10 de junio de 2009

"Tech Sector: Growing in the Economic Crisis"

When the technology bubble burst at the end of the Millennium, the market meltdown was severe, but value investors managed to stay afloat. During the bear market that started in 2008, equity investors had no place to hide, but on a relative basis, growth stocks outperformed. That trend will continue says BCA Research because these companies tend to outperform in periods of weak domestic demand.

Periods of growth stock outperformance tend to be associated with deteriorating domestic demand indicators such as housing and consumption according to BCA Research. That description fits the U.S. economy like a glove. Moreover, narrowing profit margins are associated with outperformance in growth versus value.
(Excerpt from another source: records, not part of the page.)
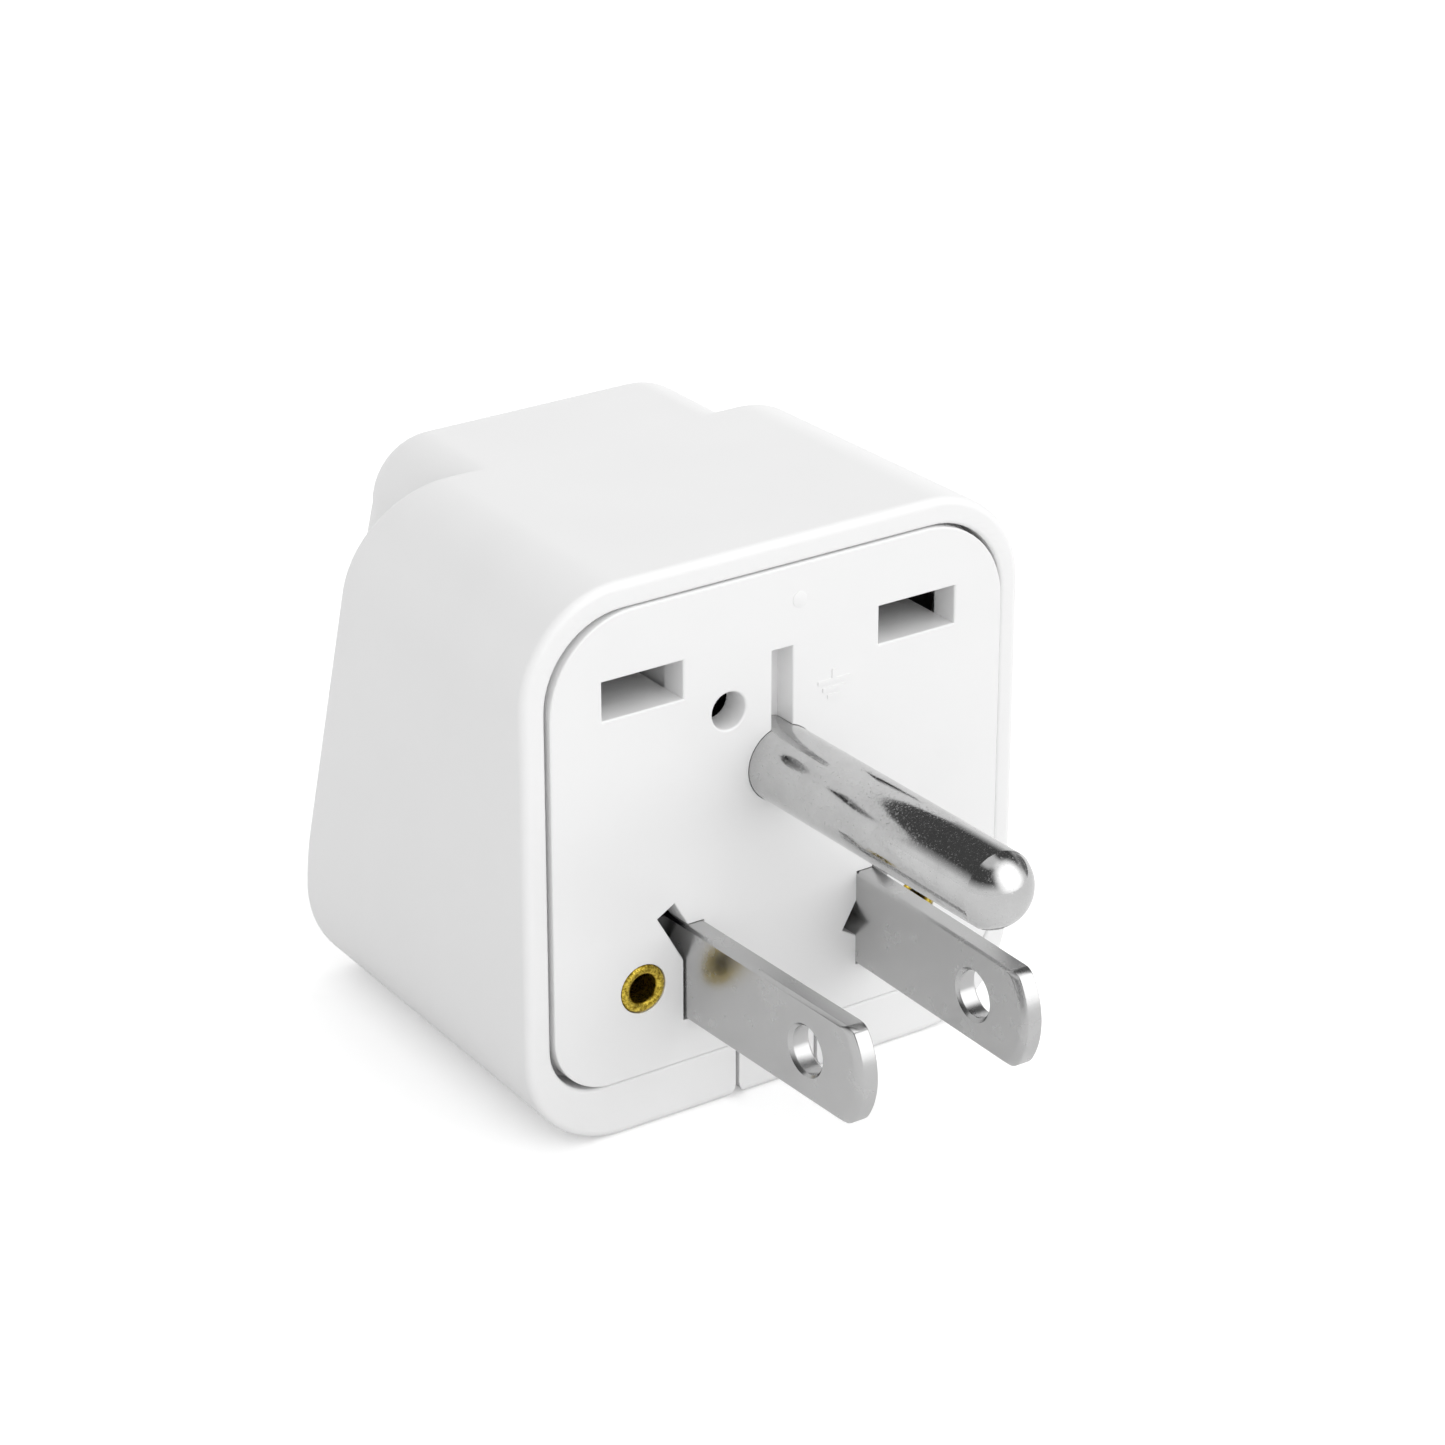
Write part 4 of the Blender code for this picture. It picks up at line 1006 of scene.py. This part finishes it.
def make_studio():
    """White paper all round, a dark room above it, a light ceiling and one large soft box in
    front of the object. Matt surfaces get the same light spread out into one soft slope."""
    world = bpy.data.worlds.new("studio")
    world.use_nodes = True
    bpy.context.scene.world = world
    tree = world.node_tree
    tree.nodes.clear()
    way = add_node(tree, "ShaderNodeTexCoord").outputs["Generated"]
    height = add_node(tree, "ShaderNodeSeparateXYZ", {}, {"Vector": way}).outputs["Z"]
    level = add_node(tree, "ShaderNodeMapRange", {}, {
        "Value": height, "From Min": math.sin(math.radians(SWEEP_TOP)),
        "From Max": math.sin(math.radians(ROOM_START)), "To Min": SWEEP_LEVEL,
        "To Max": ROOM_LEVEL}).outputs["Result"]
    for towards, inner, outer, area_level in LIT_AREAS:
        facing = add_node(tree, "ShaderNodeVectorMath", {"operation": "DOT_PRODUCT"}, {
            0: way, 1: Vector(towards).normalized()})
        share = add_node(tree, "ShaderNodeMapRange", {"interpolation_type": "SMOOTHSTEP"}, {
            "Value": facing.outputs["Value"], "From Min": math.cos(math.radians(outer)),
            "From Max": math.cos(math.radians(inner))})
        level = add_node(tree, "ShaderNodeMix", {}, {
            "Factor": share.outputs["Result"], "A": level, "B": area_level}).outputs[0]
    slope = add_node(tree, "ShaderNodeVectorMath", {"operation": "DOT_PRODUCT"}, {
        0: way, 1: FILL_SLOPE})
    fill = add_node(tree, "ShaderNodeMath", {"operation": "ADD"}, {
        0: slope.outputs["Value"], 1: FILL_LEVEL})
    ray = add_node(tree, "ShaderNodeLightPath")
    lit = add_node(tree, "ShaderNodeMix", {}, {
        "Factor": ray.outputs["Is Glossy Ray"], "A": fill.outputs[0], "B": level})
    seen = add_node(tree, "ShaderNodeMath", {"operation": "MAXIMUM"}, {
        0: lit.outputs[0], 1: ray.outputs["Is Camera Ray"]})
    shader = add_node(tree, "ShaderNodeBackground", {}, {
        "Color": (1, 1, 1, 1), "Strength": seen.outputs[0]})
    add_node(tree, "ShaderNodeOutputWorld", {}, {"Surface": shader.outputs[0]})


make_studio()
make_camera()
make_floor()
make_housing()
make_plate()
for side, word in ((-1, "left"), (1, "right")):
    make_blade(side, word)
make_earth_pin()
make_rivets()
make_springs()
dress_cad_nodes()

bpy.context.scene.view_settings.view_transform = "Standard"
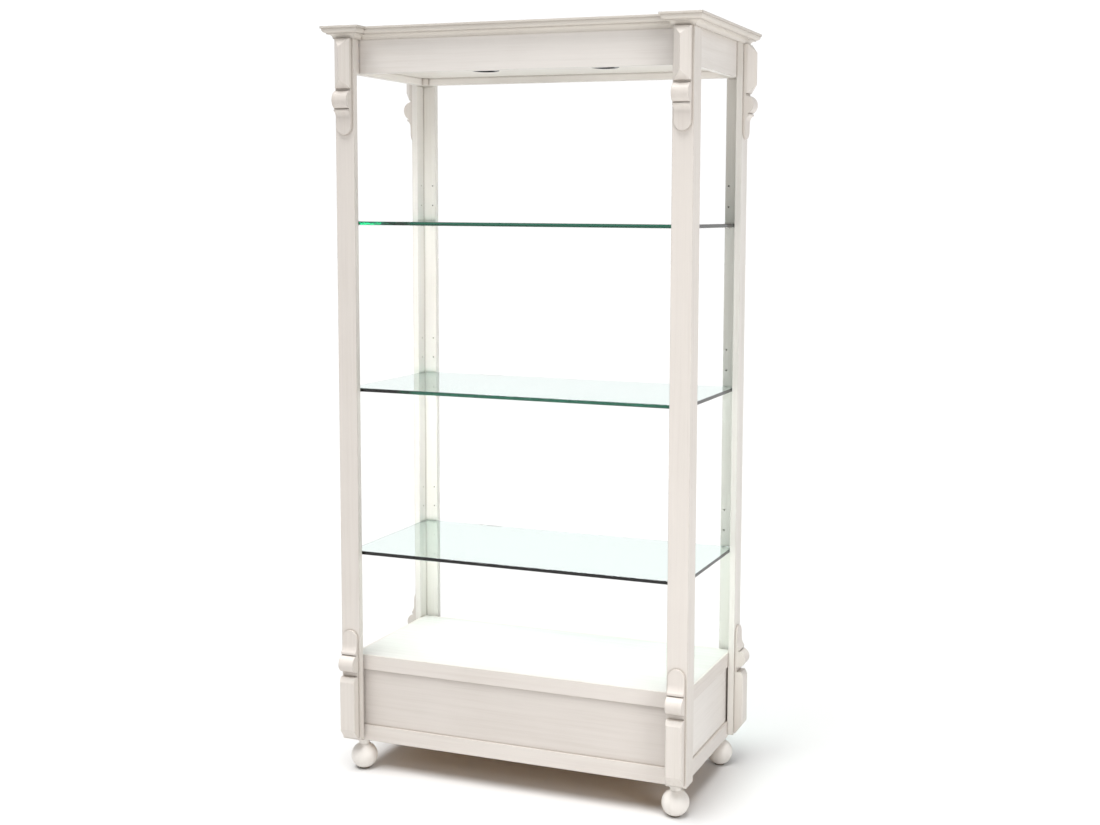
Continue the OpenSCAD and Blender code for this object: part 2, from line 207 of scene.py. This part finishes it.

The rise in the savings rate to 5.7% in April, a fourteen year high, is the type of secular environment that continues to favor growth stocks. Technology stocks are singled out by Merrill Lynch as the only sector with momentum, valuation and growth.

The technology sector has matured and is less risky than a decade ago. It has undergone a long period of consolidation, and companies are now cash rich with the highest cash to assets ratio of any S&P 500 sector. This is a good thing says Merrill now that credit is scarce.

Technology may have grown up but it hasn't stopped growing. It has shed a lot of the market risk of prior cycles and is set to take over market leadership from the "high beta" stocks that have led the current rally. The tech sector has the highest long term growth expectation based on analysts' estimates says Merrill suggesting a leaner, trimmer type of growth.